The request: Quote only the part that opens with the line containing "taper of the nozzle" and closes with the line containing "in imported if". Keep both of those lines.

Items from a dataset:
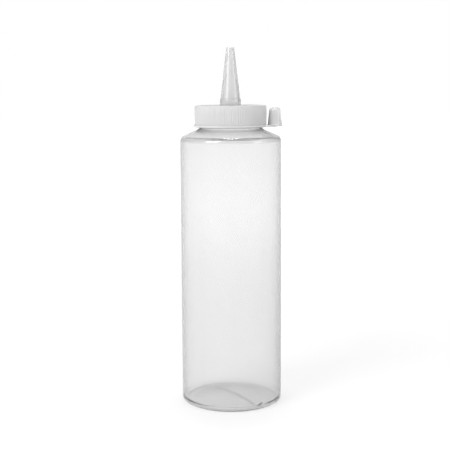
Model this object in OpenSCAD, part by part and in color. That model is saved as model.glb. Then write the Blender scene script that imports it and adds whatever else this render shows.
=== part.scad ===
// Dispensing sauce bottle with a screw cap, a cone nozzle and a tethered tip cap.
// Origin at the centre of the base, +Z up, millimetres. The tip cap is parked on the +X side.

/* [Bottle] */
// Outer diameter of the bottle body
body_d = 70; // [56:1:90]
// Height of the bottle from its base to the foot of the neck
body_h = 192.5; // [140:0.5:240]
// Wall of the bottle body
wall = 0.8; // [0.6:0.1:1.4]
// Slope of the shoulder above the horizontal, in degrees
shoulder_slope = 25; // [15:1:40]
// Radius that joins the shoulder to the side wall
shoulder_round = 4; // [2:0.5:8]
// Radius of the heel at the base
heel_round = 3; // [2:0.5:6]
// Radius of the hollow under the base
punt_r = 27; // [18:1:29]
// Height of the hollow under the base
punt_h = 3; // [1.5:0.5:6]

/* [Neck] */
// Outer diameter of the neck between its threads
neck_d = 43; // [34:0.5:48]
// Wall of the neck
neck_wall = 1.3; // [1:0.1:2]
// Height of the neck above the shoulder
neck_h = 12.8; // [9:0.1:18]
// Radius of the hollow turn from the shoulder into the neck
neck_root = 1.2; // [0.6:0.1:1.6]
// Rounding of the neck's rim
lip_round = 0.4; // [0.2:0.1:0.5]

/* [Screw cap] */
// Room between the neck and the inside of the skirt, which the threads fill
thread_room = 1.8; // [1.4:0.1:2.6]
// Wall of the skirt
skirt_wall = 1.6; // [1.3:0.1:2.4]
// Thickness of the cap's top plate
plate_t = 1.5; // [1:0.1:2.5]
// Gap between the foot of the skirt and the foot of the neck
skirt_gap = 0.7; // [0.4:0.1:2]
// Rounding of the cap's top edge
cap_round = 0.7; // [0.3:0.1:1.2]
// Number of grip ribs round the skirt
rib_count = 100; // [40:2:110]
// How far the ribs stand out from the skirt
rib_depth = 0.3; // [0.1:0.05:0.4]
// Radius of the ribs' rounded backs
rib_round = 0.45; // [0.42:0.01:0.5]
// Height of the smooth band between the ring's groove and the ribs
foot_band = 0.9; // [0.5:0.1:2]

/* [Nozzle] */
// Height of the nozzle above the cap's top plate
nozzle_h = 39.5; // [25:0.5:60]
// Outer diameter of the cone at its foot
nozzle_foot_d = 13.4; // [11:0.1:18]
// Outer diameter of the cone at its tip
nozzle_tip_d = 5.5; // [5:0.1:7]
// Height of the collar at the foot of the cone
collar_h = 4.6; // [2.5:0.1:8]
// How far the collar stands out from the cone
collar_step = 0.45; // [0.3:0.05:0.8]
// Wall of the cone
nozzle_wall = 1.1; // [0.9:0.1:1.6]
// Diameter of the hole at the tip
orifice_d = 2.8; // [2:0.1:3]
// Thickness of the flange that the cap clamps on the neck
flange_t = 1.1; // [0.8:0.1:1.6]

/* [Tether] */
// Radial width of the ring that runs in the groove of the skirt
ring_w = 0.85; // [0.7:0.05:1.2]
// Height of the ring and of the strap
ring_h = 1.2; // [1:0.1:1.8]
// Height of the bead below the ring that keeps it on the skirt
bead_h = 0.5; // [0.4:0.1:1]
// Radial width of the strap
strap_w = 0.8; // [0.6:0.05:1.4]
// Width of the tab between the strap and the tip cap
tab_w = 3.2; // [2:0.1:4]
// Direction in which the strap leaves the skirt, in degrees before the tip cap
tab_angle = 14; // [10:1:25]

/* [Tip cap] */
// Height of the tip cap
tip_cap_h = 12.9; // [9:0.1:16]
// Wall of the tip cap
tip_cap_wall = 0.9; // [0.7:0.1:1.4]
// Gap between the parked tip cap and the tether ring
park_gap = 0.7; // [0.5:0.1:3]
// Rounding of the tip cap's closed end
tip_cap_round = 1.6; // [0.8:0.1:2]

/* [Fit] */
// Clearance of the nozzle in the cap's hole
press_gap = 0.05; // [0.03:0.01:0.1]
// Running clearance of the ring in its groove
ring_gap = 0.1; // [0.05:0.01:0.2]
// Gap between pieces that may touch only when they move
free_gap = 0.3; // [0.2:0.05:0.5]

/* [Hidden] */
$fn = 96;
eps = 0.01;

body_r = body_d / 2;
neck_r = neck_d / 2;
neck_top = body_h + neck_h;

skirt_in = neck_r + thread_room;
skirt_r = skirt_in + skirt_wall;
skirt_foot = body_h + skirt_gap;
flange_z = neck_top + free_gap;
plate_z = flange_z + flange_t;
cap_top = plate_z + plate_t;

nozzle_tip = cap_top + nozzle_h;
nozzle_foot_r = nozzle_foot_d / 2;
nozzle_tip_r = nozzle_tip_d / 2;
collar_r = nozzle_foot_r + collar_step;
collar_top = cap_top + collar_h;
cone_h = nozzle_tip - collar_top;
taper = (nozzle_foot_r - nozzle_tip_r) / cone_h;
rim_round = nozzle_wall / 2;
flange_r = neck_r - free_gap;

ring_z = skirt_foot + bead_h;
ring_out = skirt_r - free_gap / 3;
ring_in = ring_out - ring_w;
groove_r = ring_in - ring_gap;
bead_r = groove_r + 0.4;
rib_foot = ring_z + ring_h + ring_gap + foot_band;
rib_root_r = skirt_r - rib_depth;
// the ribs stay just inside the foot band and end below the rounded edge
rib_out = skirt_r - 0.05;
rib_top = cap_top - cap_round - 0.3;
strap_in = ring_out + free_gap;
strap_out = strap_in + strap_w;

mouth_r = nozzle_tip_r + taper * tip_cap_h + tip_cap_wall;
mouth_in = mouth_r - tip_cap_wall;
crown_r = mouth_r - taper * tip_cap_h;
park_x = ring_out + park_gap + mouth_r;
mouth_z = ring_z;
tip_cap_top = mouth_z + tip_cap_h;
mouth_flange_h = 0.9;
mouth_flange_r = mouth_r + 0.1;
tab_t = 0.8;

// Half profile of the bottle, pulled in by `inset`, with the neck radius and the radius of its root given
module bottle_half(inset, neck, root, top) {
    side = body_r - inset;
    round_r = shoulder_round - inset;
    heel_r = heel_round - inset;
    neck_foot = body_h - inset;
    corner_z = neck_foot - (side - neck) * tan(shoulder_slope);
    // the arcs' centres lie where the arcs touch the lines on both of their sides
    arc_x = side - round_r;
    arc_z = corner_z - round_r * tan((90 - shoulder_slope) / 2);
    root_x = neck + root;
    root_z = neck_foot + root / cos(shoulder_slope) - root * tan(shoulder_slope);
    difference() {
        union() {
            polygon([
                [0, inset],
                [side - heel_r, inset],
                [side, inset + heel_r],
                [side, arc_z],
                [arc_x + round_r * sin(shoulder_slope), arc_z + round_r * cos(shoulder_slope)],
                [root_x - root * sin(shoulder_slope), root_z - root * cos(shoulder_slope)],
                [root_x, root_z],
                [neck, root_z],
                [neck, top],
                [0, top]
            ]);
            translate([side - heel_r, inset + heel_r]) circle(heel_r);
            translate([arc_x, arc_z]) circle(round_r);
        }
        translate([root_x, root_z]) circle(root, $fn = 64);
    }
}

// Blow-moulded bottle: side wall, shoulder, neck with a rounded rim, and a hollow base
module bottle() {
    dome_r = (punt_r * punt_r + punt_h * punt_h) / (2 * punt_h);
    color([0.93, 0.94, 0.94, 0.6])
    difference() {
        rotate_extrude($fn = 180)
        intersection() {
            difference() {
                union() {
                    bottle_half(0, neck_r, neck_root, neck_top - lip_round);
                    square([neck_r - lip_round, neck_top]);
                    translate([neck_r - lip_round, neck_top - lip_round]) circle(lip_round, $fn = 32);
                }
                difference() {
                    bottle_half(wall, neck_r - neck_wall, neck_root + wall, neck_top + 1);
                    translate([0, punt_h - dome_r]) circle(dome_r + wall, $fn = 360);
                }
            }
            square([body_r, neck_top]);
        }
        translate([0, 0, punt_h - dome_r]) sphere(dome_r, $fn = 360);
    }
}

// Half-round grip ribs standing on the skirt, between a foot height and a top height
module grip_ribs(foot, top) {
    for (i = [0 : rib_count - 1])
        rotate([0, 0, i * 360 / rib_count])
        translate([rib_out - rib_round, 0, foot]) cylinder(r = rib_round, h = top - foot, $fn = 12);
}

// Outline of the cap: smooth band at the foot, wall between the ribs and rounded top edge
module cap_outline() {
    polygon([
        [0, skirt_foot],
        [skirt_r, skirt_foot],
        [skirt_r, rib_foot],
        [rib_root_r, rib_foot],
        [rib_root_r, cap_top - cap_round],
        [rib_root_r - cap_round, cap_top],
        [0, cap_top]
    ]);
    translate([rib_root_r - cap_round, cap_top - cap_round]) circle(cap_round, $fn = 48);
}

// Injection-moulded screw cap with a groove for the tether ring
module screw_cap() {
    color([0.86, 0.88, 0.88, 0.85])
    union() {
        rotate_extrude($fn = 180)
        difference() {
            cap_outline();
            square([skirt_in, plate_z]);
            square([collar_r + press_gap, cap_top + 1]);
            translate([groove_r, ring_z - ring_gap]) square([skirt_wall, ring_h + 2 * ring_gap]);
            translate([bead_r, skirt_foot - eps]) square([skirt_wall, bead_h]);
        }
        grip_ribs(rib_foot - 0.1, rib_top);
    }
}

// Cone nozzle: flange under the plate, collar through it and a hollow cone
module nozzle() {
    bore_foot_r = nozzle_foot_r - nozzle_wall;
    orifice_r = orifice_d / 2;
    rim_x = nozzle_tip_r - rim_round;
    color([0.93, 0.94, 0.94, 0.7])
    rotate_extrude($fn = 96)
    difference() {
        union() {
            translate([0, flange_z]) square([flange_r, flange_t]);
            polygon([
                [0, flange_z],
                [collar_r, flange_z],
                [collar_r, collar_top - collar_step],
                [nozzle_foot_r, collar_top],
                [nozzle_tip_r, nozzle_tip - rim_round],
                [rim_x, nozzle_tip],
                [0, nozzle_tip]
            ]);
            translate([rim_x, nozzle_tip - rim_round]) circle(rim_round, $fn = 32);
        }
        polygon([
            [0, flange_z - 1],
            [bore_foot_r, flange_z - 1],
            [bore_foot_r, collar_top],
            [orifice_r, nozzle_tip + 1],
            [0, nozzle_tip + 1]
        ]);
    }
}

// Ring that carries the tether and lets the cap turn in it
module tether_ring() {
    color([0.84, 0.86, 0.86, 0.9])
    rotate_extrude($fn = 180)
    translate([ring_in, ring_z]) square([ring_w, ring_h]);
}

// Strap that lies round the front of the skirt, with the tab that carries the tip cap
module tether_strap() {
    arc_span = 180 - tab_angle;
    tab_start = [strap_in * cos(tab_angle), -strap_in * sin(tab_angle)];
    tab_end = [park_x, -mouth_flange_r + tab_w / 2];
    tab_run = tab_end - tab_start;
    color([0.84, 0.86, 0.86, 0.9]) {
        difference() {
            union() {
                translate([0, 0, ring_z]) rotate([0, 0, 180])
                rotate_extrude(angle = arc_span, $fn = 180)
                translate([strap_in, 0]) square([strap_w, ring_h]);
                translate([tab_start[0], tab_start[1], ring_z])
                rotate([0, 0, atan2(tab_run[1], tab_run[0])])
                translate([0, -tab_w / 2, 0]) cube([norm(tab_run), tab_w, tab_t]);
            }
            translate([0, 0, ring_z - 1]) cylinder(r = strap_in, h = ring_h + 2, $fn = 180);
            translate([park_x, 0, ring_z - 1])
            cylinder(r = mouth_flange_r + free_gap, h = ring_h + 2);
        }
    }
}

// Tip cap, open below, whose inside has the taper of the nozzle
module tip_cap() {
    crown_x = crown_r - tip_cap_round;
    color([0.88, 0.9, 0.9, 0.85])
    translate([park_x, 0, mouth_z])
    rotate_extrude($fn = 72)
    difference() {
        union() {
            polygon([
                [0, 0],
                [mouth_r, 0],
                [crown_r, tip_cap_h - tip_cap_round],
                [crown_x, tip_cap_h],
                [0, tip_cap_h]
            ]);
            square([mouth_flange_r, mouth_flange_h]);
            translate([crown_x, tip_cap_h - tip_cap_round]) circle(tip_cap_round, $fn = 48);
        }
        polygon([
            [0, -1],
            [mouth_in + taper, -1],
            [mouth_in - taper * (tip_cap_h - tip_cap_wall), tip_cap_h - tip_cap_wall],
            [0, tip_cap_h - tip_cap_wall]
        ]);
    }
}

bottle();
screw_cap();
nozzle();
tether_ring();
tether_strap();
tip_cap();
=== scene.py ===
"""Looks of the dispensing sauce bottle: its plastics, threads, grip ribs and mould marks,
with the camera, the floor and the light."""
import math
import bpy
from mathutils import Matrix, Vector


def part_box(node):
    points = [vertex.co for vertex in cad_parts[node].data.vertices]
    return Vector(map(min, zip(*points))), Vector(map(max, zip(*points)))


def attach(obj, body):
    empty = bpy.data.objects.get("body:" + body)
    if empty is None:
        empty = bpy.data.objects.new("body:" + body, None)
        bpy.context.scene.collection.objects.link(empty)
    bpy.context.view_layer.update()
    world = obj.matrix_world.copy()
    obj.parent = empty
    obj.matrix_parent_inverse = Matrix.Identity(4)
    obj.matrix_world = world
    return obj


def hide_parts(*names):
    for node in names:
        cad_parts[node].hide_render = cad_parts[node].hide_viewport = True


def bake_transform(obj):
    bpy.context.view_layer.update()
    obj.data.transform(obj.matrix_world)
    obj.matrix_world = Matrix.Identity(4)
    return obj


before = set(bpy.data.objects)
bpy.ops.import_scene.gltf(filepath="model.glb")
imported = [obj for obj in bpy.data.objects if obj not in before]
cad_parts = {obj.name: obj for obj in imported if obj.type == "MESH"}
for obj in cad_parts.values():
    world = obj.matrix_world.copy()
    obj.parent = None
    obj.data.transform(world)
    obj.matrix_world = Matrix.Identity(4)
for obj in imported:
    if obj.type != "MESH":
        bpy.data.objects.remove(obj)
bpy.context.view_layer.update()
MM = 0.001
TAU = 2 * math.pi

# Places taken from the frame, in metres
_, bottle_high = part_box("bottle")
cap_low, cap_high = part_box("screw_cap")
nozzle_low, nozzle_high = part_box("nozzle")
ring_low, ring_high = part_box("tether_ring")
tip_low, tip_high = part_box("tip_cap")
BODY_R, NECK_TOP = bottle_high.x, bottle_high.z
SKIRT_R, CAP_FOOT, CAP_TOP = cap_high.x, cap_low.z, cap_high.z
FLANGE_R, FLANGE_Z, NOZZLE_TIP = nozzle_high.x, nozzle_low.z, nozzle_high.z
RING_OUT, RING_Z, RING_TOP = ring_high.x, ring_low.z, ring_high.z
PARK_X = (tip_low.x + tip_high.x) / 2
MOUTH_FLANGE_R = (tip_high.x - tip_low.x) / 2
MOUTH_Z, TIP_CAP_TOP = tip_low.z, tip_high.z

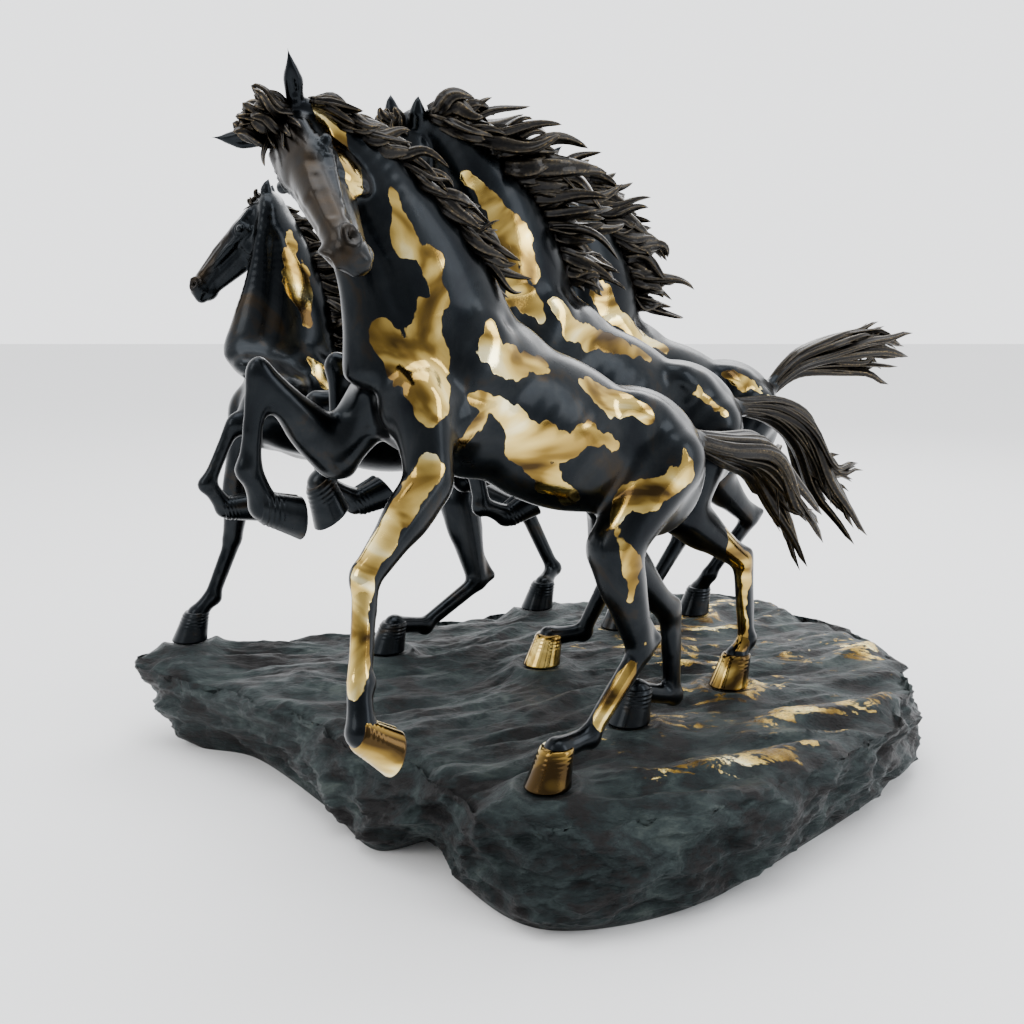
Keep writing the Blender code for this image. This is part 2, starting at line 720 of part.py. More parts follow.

Exercise output:
// Tip cap, open below, whose inside has the taper of the nozzle
module tip_cap() {
    crown_x = crown_r - tip_cap_round;
    color([0.88, 0.9, 0.9, 0.85])
    translate([park_x, 0, mouth_z])
    rotate_extrude($fn = 72)
    difference() {
        union() {
            polygon([
                [0, 0],
                [mouth_r, 0],
                [crown_r, tip_cap_h - tip_cap_round],
                [crown_x, tip_cap_h],
                [0, tip_cap_h]
            ]);
            square([mouth_flange_r, mouth_flange_h]);
            translate([crown_x, tip_cap_h - tip_cap_round]) circle(tip_cap_round, $fn = 48);
        }
        polygon([
            [0, -1],
            [mouth_in + taper, -1],
            [mouth_in - taper * (tip_cap_h - tip_cap_wall), tip_cap_h - tip_cap_wall],
            [0, tip_cap_h - tip_cap_wall]
        ]);
    }
}

bottle();
screw_cap();
nozzle();
tether_ring();
tether_strap();
tip_cap();
=== scene.py ===
"""Looks of the dispensing sauce bottle: its plastics, threads, grip ribs and mould marks,
with the camera, the floor and the light."""
import math
import bpy
from mathutils import Matrix, Vector


def part_box(node):
    points = [vertex.co for vertex in cad_parts[node].data.vertices]
    return Vector(map(min, zip(*points))), Vector(map(max, zip(*points)))


def attach(obj, body):
    empty = bpy.data.objects.get("body:" + body)
    if empty is None:
        empty = bpy.data.objects.new("body:" + body, None)
        bpy.context.scene.collection.objects.link(empty)
    bpy.context.view_layer.update()
    world = obj.matrix_world.copy()
    obj.parent = empty
    obj.matrix_parent_inverse = Matrix.Identity(4)
    obj.matrix_world = world
    return obj


def hide_parts(*names):
    for node in names:
        cad_parts[node].hide_render = cad_parts[node].hide_viewport = True


def bake_transform(obj):
    bpy.context.view_layer.update()
    obj.data.transform(obj.matrix_world)
    obj.matrix_world = Matrix.Identity(4)
    return obj


before = set(bpy.data.objects)
bpy.ops.import_scene.gltf(filepath="model.glb")
imported = [obj for obj in bpy.data.objects if obj not in before]
cad_parts = {obj.name: obj for obj in imported if obj.type == "MESH"}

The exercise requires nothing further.